## Begin

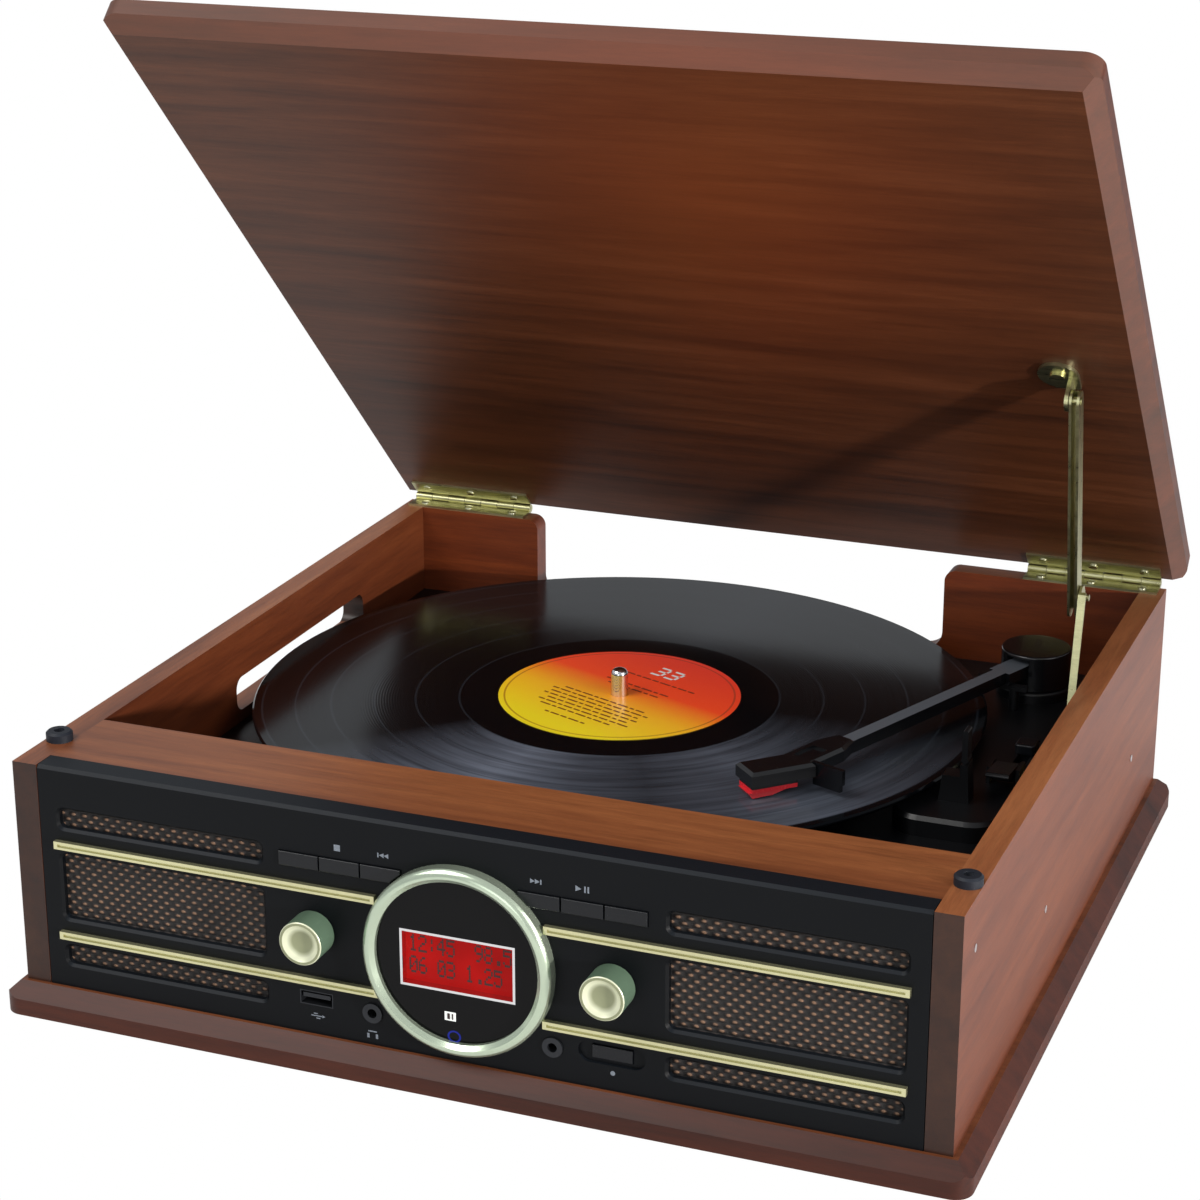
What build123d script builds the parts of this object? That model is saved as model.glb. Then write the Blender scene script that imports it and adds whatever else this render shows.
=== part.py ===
from build123d import *
from math import cos, radians, sin, sqrt
import os

os.makedirs("parts", exist_ok=True)

# All sizes are in millimetres. X runs to the right, Y to the back, Z up.
# The origin is on the floor, under the middle of the cabinet's outline.

# Cabinet
CABINET_WIDTH = 356.0
CABINET_DEPTH = 345.0
BODY_HEIGHT = 88.0
PANEL = 10.0
FOOT_HEIGHT = 8.0
FOOT_RADIUS = 11.0
FOOT_INSET = 48.0
BOARD = 12.0
BOARD_CHAMFER = 5.5
BOARD_CORNER_RADIUS = 7.0
BOARD_SIDE_OVERHANG = 7.5
BOARD_FRONT_OVERHANG = 7.0
BOARD_BACK_OVERHANG = 5.5

BASE_TOP = FOOT_HEIGHT + BOARD
TOP = BASE_TOP + BODY_HEIGHT
OUTER_X = CABINET_WIDTH / 2
INNER_X = OUTER_X - PANEL
FRONT_Y = -CABINET_DEPTH / 2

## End

Return the material exactly as it stands.

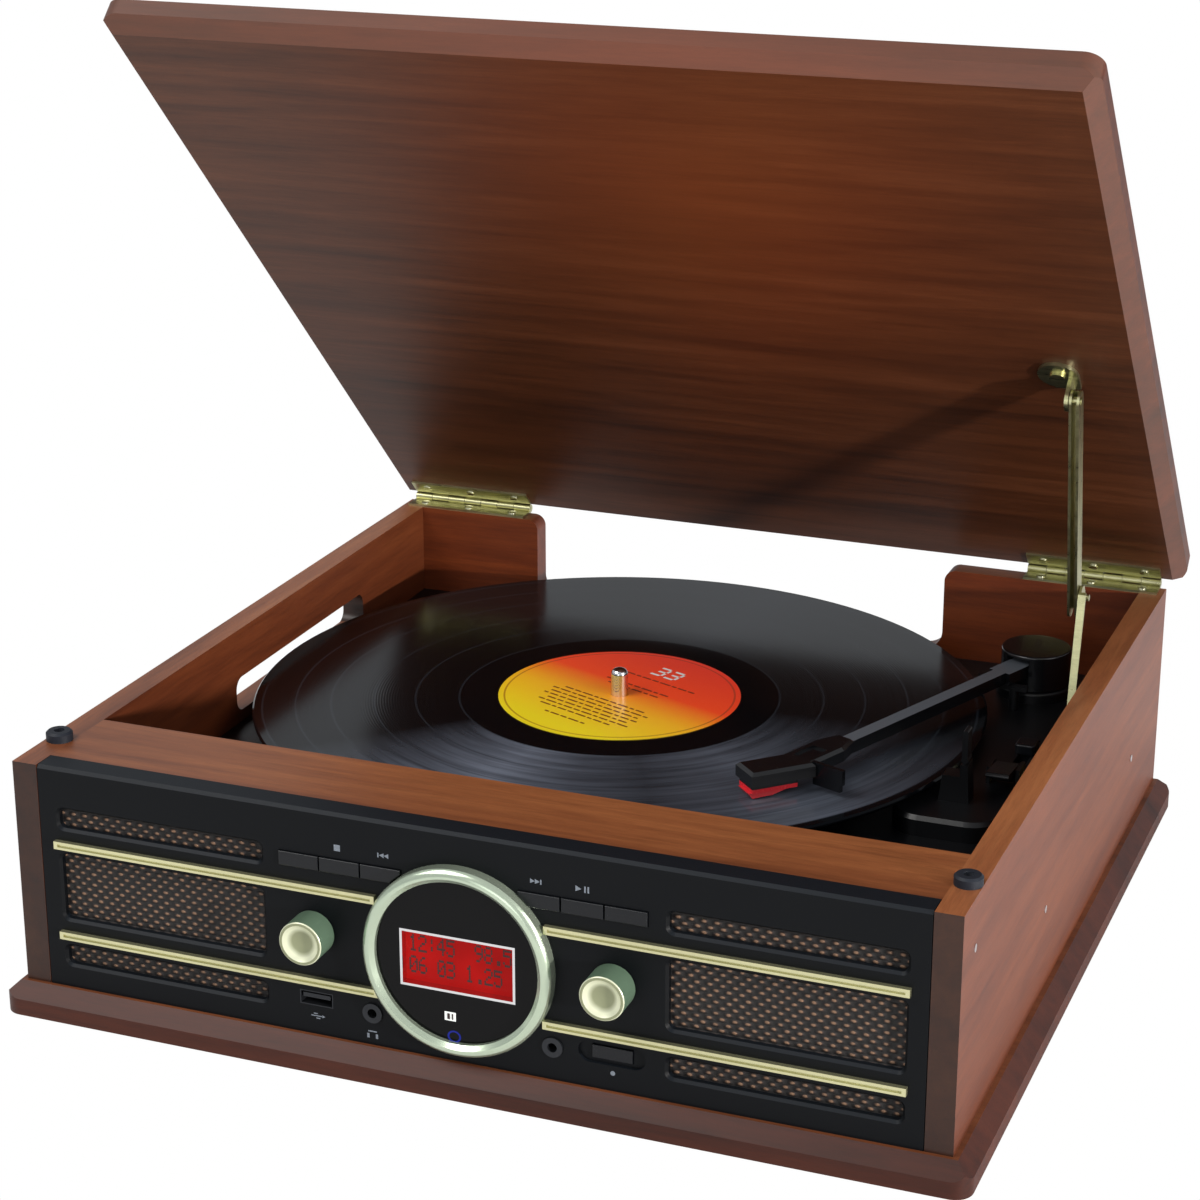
What build123d script builds the parts of this object? That model is saved as model.glb. Then write the Blender scene script that imports it and adds whatever else this render shows.
=== part.py ===
from build123d import *
from math import cos, radians, sin, sqrt
import os

os.makedirs("parts", exist_ok=True)

# All sizes are in millimetres. X runs to the right, Y to the back, Z up.
# The origin is on the floor, under the middle of the cabinet's outline.

# Cabinet
CABINET_WIDTH = 356.0
CABINET_DEPTH = 345.0
BODY_HEIGHT = 88.0
PANEL = 10.0
FOOT_HEIGHT = 8.0
FOOT_RADIUS = 11.0
FOOT_INSET = 48.0
BOARD = 12.0
BOARD_CHAMFER = 5.5
BOARD_CORNER_RADIUS = 7.0
BOARD_SIDE_OVERHANG = 7.5
BOARD_FRONT_OVERHANG = 7.0
BOARD_BACK_OVERHANG = 5.5

BASE_TOP = FOOT_HEIGHT + BOARD
TOP = BASE_TOP + BODY_HEIGHT
OUTER_X = CABINET_WIDTH / 2
INNER_X = OUTER_X - PANEL
FRONT_Y = -CABINET_DEPTH / 2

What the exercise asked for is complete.